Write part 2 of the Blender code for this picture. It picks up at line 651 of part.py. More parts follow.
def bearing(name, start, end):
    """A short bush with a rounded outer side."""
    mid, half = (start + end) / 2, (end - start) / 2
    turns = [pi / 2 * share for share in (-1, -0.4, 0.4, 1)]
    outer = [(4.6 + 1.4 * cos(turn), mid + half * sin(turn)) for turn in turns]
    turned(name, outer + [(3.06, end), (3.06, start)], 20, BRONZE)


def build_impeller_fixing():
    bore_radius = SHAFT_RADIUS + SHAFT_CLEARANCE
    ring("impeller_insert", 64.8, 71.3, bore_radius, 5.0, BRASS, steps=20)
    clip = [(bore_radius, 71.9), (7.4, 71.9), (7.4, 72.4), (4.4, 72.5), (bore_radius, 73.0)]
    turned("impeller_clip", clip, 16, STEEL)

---

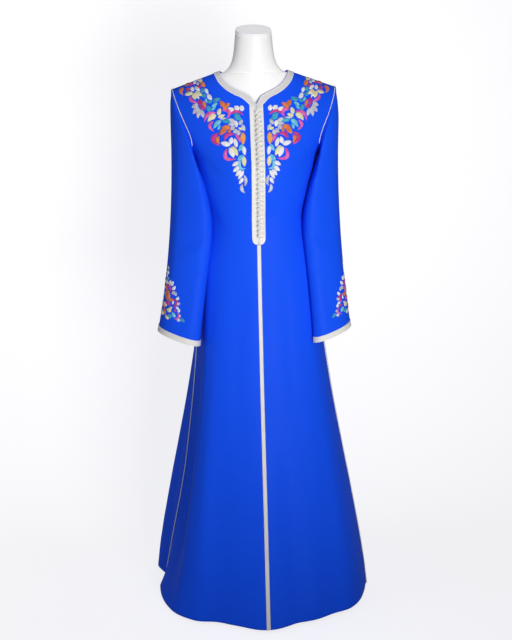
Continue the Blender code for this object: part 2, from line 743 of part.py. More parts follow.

==

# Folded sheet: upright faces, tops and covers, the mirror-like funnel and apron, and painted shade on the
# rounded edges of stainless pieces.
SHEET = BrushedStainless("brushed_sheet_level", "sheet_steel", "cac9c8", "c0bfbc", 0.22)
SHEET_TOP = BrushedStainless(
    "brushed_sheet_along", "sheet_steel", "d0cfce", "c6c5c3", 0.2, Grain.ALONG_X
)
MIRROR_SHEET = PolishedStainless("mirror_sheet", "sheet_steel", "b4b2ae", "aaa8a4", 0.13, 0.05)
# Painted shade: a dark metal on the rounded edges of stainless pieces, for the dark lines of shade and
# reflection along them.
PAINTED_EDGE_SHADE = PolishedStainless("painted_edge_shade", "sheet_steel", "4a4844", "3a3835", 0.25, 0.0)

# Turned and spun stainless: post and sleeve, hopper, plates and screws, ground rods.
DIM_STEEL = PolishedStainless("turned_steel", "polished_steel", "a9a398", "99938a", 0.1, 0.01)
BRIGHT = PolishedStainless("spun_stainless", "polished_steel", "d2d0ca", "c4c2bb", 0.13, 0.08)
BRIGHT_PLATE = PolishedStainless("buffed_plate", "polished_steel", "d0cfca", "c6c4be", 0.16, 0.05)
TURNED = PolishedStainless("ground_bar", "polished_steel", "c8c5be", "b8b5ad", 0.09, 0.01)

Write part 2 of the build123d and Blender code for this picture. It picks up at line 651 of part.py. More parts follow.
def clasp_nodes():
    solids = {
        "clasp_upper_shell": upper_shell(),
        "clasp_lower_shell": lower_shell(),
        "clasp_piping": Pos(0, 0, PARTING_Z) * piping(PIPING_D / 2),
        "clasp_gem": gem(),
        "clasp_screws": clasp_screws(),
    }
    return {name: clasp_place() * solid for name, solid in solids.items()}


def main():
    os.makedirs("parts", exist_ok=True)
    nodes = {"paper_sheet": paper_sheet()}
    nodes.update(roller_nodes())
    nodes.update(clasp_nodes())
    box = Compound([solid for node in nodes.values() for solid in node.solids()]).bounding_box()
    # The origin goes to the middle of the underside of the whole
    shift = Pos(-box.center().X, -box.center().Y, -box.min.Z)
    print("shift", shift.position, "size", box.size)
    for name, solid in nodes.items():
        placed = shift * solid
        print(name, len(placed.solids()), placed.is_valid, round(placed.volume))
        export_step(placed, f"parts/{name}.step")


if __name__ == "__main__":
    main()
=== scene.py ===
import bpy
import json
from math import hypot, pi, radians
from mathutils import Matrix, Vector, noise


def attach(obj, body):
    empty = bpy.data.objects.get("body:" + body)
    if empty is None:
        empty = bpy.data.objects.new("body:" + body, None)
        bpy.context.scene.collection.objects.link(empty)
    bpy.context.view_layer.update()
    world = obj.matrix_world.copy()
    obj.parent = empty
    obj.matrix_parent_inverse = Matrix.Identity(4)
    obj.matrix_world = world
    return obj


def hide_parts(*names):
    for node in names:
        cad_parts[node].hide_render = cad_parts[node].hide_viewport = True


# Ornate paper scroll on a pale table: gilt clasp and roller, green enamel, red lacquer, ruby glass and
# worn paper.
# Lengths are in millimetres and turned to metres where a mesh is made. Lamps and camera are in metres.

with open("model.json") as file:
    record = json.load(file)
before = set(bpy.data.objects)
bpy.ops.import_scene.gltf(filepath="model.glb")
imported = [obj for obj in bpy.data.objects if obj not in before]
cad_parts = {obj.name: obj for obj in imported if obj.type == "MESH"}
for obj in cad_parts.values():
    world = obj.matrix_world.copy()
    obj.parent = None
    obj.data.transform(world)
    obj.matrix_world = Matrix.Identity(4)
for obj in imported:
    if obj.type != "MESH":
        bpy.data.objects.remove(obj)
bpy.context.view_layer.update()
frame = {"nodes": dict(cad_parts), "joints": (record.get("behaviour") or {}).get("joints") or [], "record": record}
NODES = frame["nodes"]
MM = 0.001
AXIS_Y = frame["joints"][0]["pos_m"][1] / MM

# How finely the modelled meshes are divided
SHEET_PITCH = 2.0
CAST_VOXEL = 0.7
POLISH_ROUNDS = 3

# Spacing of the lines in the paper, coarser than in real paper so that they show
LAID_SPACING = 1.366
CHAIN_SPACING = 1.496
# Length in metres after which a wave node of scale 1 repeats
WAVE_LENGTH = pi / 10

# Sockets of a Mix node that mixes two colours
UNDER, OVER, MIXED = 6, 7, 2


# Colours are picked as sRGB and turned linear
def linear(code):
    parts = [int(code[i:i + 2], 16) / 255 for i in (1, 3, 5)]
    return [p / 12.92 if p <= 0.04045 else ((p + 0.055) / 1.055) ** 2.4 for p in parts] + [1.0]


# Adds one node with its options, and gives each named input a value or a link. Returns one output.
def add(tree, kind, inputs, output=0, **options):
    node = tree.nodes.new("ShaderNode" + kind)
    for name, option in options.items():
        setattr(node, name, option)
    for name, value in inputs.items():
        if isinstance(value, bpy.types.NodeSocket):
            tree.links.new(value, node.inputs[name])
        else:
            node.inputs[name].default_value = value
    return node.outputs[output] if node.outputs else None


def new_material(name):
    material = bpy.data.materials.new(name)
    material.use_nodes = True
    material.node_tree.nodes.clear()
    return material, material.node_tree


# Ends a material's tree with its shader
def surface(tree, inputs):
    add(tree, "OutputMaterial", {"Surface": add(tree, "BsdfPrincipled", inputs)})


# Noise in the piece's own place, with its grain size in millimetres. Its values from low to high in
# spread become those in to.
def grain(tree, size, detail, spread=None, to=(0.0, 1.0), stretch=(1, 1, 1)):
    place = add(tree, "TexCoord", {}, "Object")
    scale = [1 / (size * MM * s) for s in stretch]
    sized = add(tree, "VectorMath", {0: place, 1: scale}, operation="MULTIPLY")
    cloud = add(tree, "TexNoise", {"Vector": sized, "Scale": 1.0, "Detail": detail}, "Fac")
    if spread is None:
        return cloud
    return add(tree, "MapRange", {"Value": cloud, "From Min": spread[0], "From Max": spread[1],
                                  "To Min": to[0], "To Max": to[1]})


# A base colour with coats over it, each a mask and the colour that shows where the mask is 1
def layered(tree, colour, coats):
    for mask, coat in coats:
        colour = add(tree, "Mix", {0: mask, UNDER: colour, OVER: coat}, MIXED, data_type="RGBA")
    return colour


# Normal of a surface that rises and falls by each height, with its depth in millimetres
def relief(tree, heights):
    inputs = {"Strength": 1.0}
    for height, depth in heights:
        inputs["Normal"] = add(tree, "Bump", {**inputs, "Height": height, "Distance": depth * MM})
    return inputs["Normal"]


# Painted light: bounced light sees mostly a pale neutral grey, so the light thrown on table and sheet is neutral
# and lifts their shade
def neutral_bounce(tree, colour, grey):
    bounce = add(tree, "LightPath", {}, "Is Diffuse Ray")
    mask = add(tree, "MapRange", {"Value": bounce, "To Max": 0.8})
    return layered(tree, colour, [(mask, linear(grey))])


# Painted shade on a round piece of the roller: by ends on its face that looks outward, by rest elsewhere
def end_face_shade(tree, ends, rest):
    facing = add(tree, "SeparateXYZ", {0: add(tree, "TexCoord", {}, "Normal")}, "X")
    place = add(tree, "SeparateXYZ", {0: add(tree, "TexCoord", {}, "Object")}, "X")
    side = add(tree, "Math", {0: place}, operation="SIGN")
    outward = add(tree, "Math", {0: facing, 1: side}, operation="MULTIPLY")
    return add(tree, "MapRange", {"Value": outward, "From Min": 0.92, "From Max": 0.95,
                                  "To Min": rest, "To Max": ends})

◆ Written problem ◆
Starting at the line that contains "nodes.update(clasp_nodes())" and stopping at the line that contains "cad_parts[node].hide_render = cad_parts[node].hide_viewport", transcribe the lines exactly; both boundary lines are to be included.

◆ Final answer ◆
    nodes.update(clasp_nodes())
    box = Compound([solid for node in nodes.values() for solid in node.solids()]).bounding_box()
    # The origin goes to the middle of the underside of the whole
    shift = Pos(-box.center().X, -box.center().Y, -box.min.Z)
    print("shift", shift.position, "size", box.size)
    for name, solid in nodes.items():
        placed = shift * solid
        print(name, len(placed.solids()), placed.is_valid, round(placed.volume))
        export_step(placed, f"parts/{name}.step")


if __name__ == "__main__":
    main()
=== scene.py ===
import bpy
import json
from math import hypot, pi, radians
from mathutils import Matrix, Vector, noise


def attach(obj, body):
    empty = bpy.data.objects.get("body:" + body)
    if empty is None:
        empty = bpy.data.objects.new("body:" + body, None)
        bpy.context.scene.collection.objects.link(empty)
    bpy.context.view_layer.update()
    world = obj.matrix_world.copy()
    obj.parent = empty
    obj.matrix_parent_inverse = Matrix.Identity(4)
    obj.matrix_world = world
    return obj


def hide_parts(*names):
    for node in names:
        cad_parts[node].hide_render = cad_parts[node].hide_viewport = True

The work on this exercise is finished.